= New Zealand cricket team in England in 1986 =

International cricket tour

The New Zealand cricket team toured England during the 1986 season to play a two-match One Day International series and a three-match Test series against England. New Zealand won the Test series, defeating England 1–0 with two matches drawn, the first time a New Zealand team had won a Test series in England.

As well as the international matches, the tourists played 11 first-class matches against English domestic teams and five other matches on the tour. These included two limited overs matches against the Dutch national team at The Hague towards the end of the tour.

==Tour party==
The New Zealand team was captained by Jeremy Coney, with John Wright as the vice-captain. A tour party of 16 players was selected, including three who were uncapped in Test matches, fast-bowlers Brian Barrett and Willie Watson and backup wicket-keeper Tony Blain. (Note: Both Watson and Blain had made their international debuts for New Zealand in One Day International matches earlier in 1986.) Of the uncapped players, Watson and Blain made their Test match debuts during the tour, Blain playing in the final Test of the tour after first-choice wicket-keeper Ian Smith had become ill with a viral infection. Smith returned to New Zealand during the final Test of the tour and Blain played in each of the remaining matches. (Note: Barrett never played a full international match for New Zealand.)

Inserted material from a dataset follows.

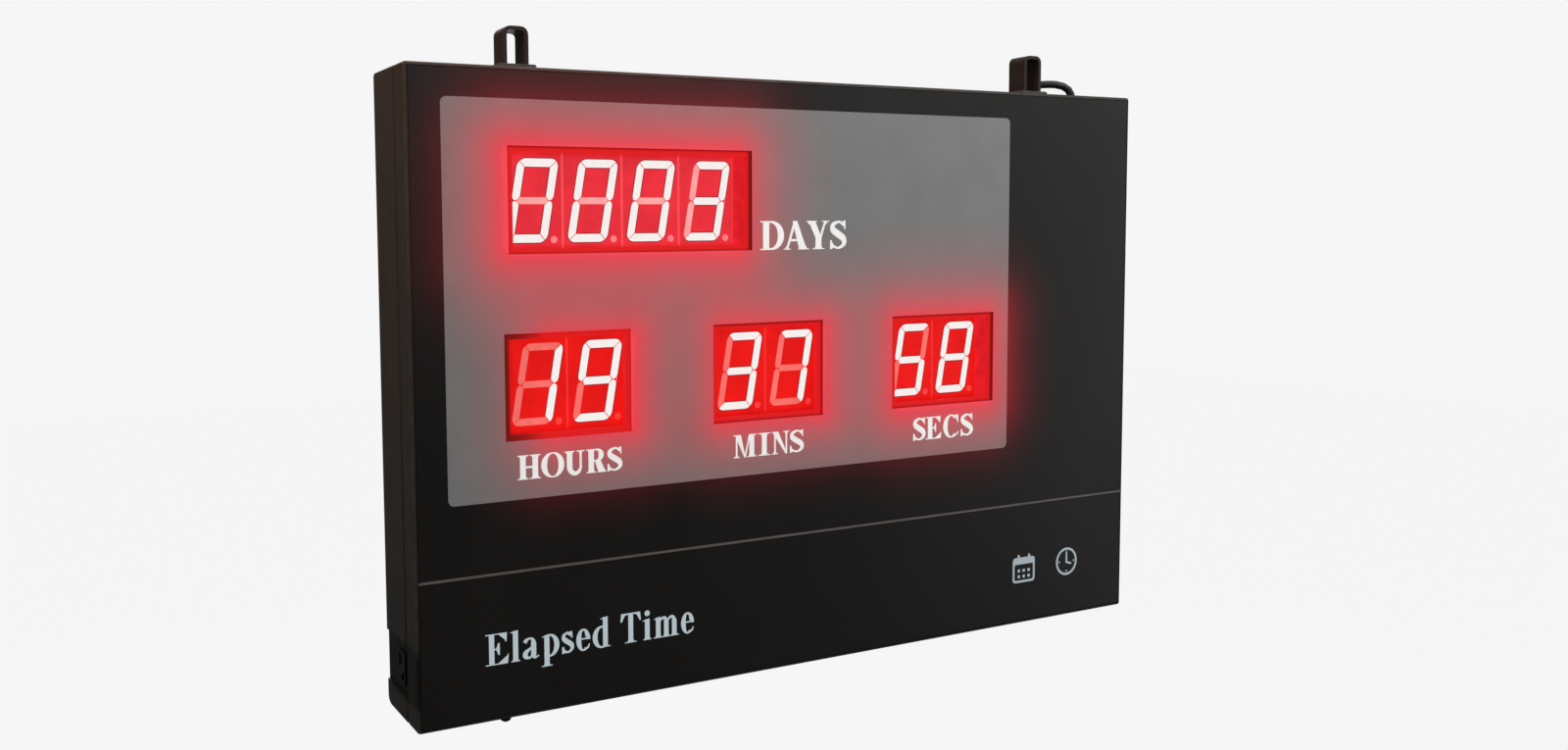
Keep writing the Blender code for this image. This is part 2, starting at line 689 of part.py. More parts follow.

Seven of the team played county cricket during the first part of the English season, including New Zealand's most capped player in the tour party, Richard Hadlee. The all-rounder had been offered a benefit season by his county team Nottinghamshire and an agreement was reached that he would only play for New Zealand in the three Test matches, appearing for Nottinghamshire for the rest of the period of the tour. According to Wisden, this arrangement was seen as beneficial by the New Zealand Cricket Council who saw the tour as an opportunity to develop younger fast bowlers.

- Jeremy Coney (captain)
- John Wright (vice-captain)
- Brian Barrett
- Tony Blain (wicket-keeper)
- John Bracewell
- Ewen Chatfield
- Jeff Crowe
- Martin Crowe
- Bruce Edgar
- Trevor Franklin
- Evan Gray
- Richard Hadlee (Test matches only)
- Ken Rutherford
- Ian Smith (wicket-keeper)
- Derek Stirling
- Willie Watson

==One Day International series==
Before the Test series began, the two teams played a two-match One Day International series. New Zealand won the first match and England the second. The trophy was awarded to New Zealand based on a better run rate.

==Test series==
The first and third matches of the three-match series were drawn. New Zealand won the second match by eight wickets.

==England's four wicket-keepers at Lord's ==
On day two of the first Test at Lord's, England's wicket-keeper Bruce French was hit on the head whilst batting by a delivery from Richard Hadlee. The injury, which occurred during the first innings of the match, forced him to go to hospital with concussion. As a consequence England required the use of a substitute wicket-keeper at the start of New Zealand's first innings. Batsman Bill Athey initially kept wicket but after only two overs former England wicket-keeper Bob Taylor, who had retired from first-class cricket but was working for the match sponsors as a host, replaced Athey, with the consent of the New Zealanders. (Note: The Laws of Cricket at the time permitted a specialist wicket-keeper to act as a substitute. The Laws have since been changed to permit only one of the players who started the match to keep wicket in Test matches.) Taylor kept wicket for the rest of day two before, on the following day, being replaced during the first session by Hampshire wicket-keeper Bobby Parks for the remainder of New Zealand's first innings. Following a rest day and the completion of England's innings, French was able to return on the final day of the match to keep wickets during New Zealand's second innings. None of the four keepers employed by England during the match took a catch or effected a stumping.